→ **GOAL**:
What is the number of lines containing the word "this"? Give that number alone.

→ **RECORD EXTRACTS**:
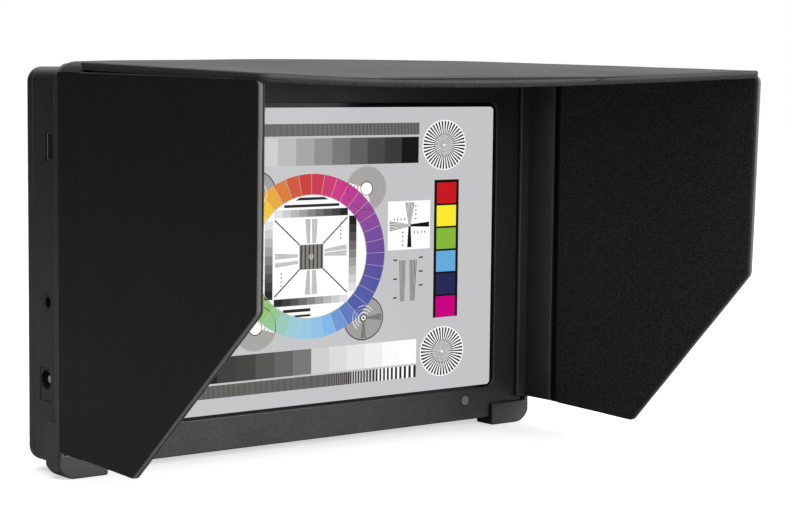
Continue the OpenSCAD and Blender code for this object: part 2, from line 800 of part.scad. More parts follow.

* * *

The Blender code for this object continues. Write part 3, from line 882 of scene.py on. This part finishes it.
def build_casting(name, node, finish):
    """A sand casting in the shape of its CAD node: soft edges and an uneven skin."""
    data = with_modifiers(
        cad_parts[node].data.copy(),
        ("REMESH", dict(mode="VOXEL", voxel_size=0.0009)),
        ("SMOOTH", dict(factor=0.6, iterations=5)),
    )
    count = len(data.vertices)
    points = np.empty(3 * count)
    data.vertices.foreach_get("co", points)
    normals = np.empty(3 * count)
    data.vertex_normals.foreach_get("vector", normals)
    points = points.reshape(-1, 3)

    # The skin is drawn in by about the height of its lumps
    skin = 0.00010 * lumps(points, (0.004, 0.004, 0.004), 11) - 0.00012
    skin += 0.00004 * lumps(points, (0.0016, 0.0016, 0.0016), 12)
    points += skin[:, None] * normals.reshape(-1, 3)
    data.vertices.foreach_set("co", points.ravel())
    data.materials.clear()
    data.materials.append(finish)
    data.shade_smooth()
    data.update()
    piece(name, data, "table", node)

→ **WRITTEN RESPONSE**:
2